EXERCISE DIRECTIONS: Below is a set of records; restate each one word for word.

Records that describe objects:
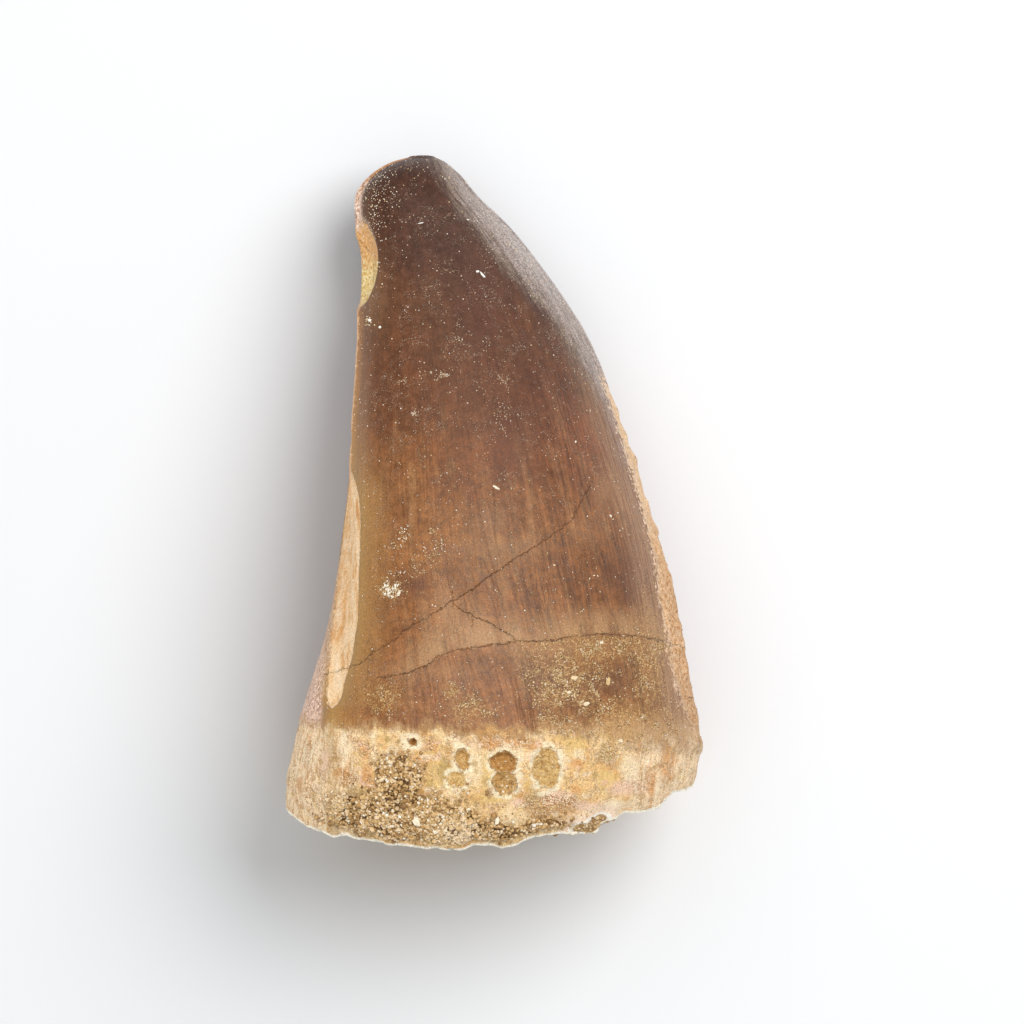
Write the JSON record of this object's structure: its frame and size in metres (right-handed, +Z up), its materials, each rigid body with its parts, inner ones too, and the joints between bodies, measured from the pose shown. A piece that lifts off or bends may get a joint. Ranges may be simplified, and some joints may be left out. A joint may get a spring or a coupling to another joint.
{
  "type": "fossil mosasaur tooth",
  "caption": "Curved, flattened conical fossil reptile tooth with worn cutting edges, a broken root stump and sandy matrix stuck in its end.",
  "frame": {"origin": "middle of the tooth's box, on the surface that it lies on", "axes": "+Y from the broken root to the tip, +Z up out of the flatter face, +X to the right seen from above"},
  "size_m": [0.0298, 0.0498, 0.0211],
  "materials": {
    "fossil_tooth": "semi-gloss brown enamel, darker to the tip, over matt cream bone",
    "sandy_matrix": "matt, coarse phosphate sand cemented in a crust"
  },
  "bodies": {
    "root": {"tooth": "fossil_tooth", "matrix": "sandy_matrix"}
  },
  "joints": []
}
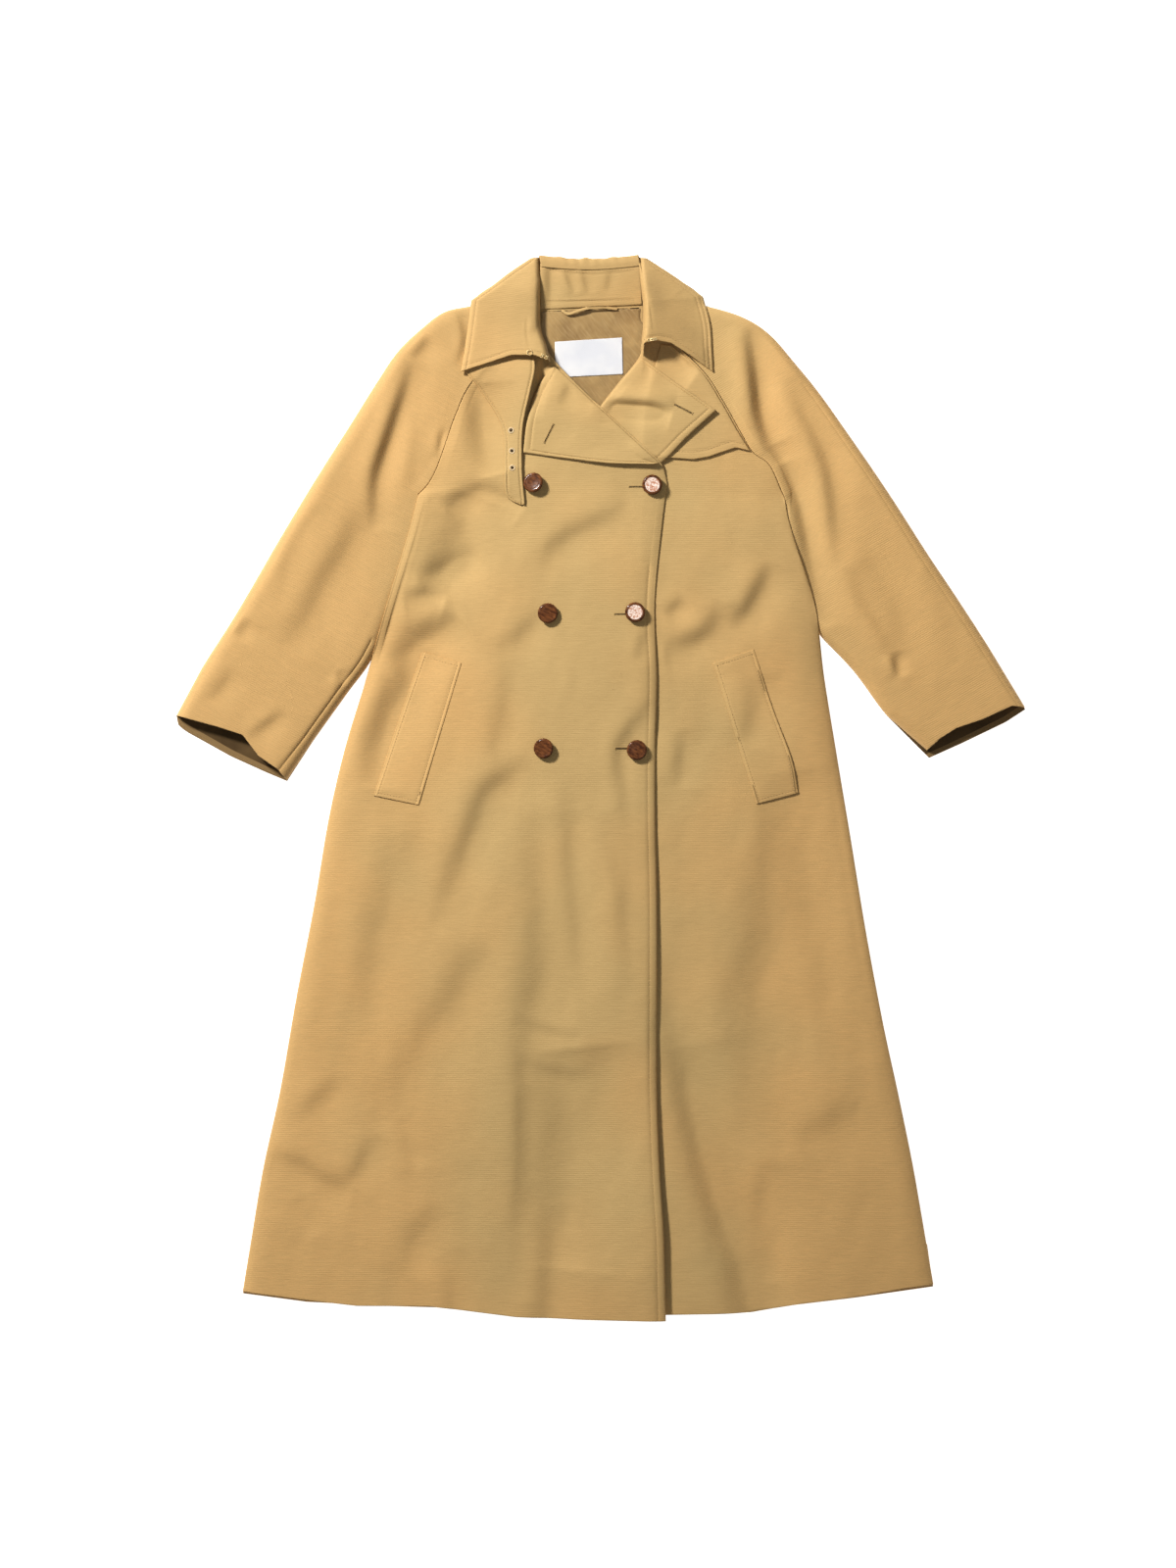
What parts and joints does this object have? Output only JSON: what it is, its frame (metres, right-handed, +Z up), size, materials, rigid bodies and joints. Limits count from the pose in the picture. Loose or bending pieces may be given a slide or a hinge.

THE RESULT:
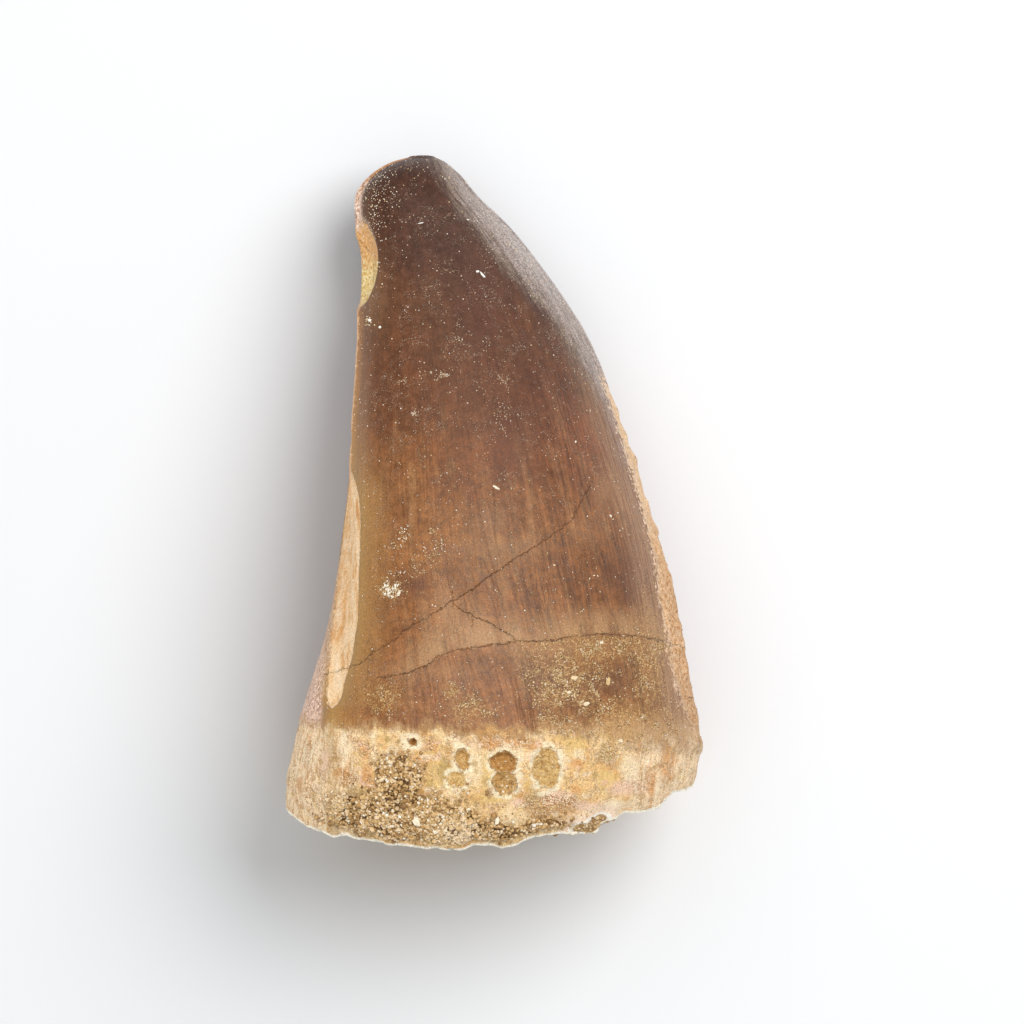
Write the JSON record of this object's structure: its frame and size in metres (right-handed, +Z up), its materials, each rigid body with its parts, inner ones too, and the joints between bodies, measured from the pose shown. A piece that lifts off or bends may get a joint. Ranges may be simplified, and some joints may be left out. A joint may get a spring or a coupling to another joint.
{
  "type": "fossil mosasaur tooth",
  "caption": "Curved, flattened conical fossil reptile tooth with worn cutting edges, a broken root stump and sandy matrix stuck in its end.",
  "frame": {"origin": "middle of the tooth's box, on the surface that it lies on", "axes": "+Y from the broken root to the tip, +Z up out of the flatter face, +X to the right seen from above"},
  "size_m": [0.0298, 0.0498, 0.0211],
  "materials": {
    "fossil_tooth": "semi-gloss brown enamel, darker to the tip, over matt cream bone",
    "sandy_matrix": "matt, coarse phosphate sand cemented in a crust"
  },
  "bodies": {
    "root": {"tooth": "fossil_tooth", "matrix": "sandy_matrix"}
  },
  "joints": []
}
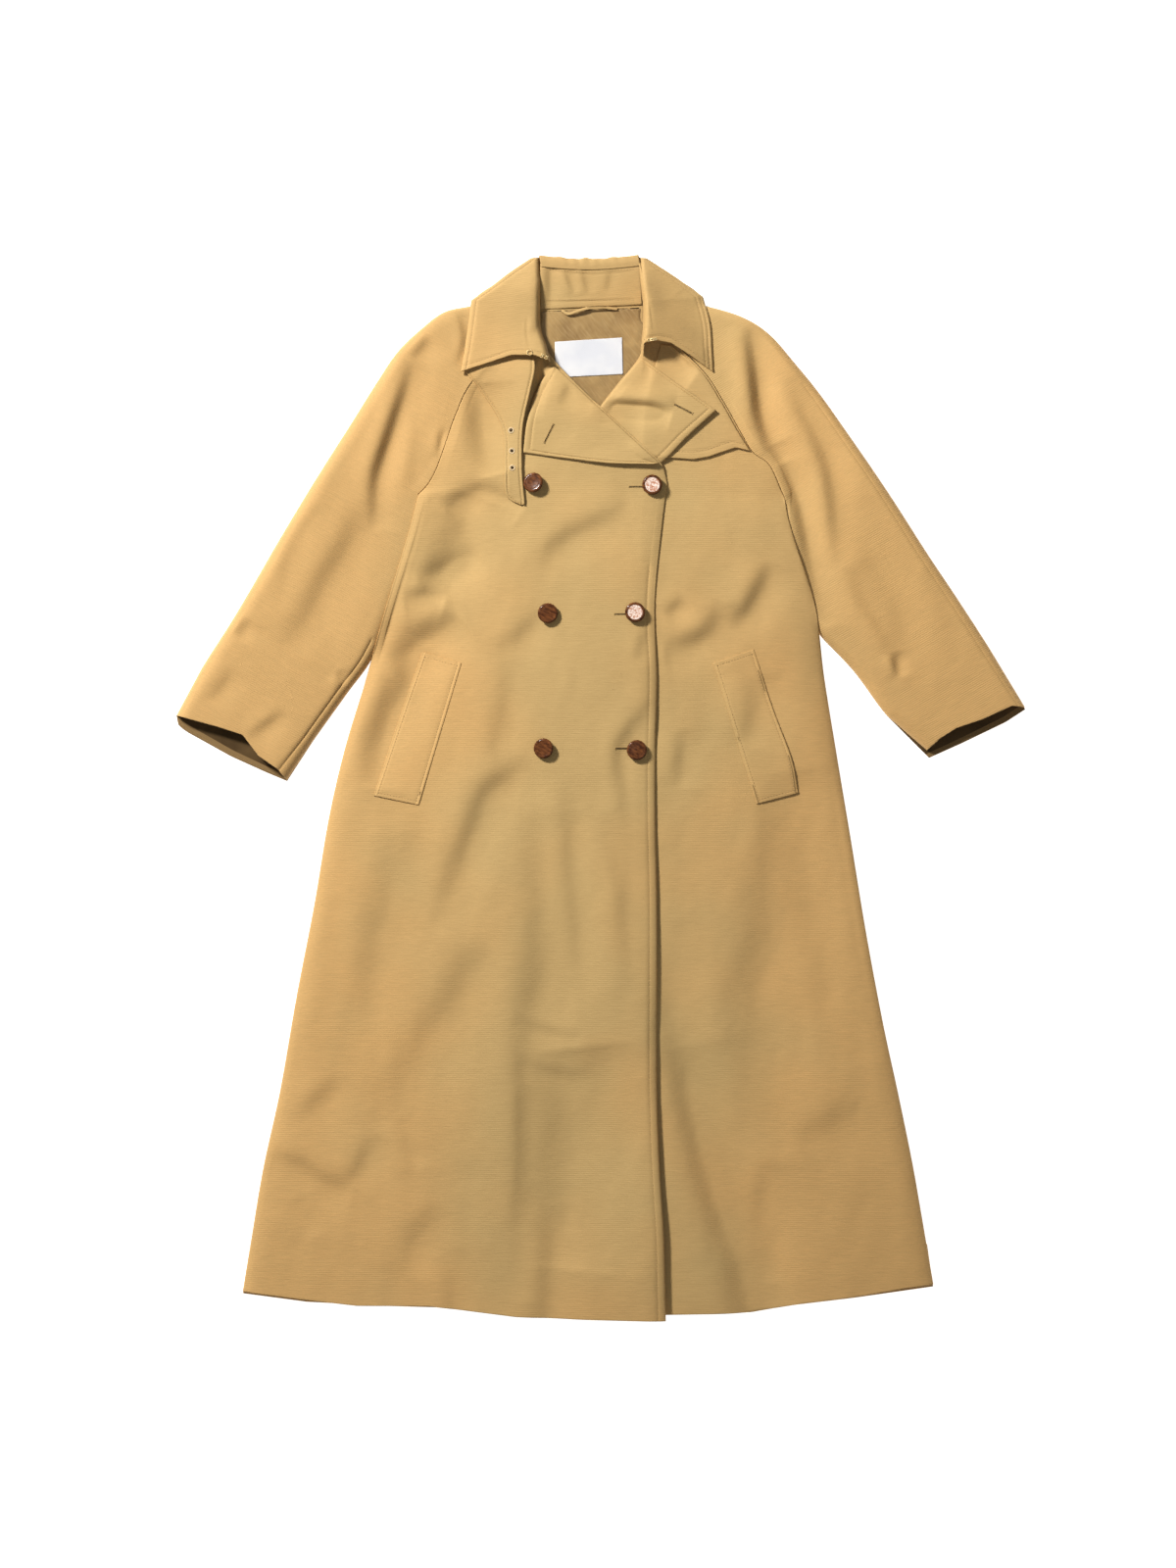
What parts and joints does this object have? Output only JSON: what it is, its frame (metres, right-handed, +Z up), size, materials, rigid bodies and joints. Limits count from the pose in the picture. Loose or bending pieces may be given a slide or a hinge.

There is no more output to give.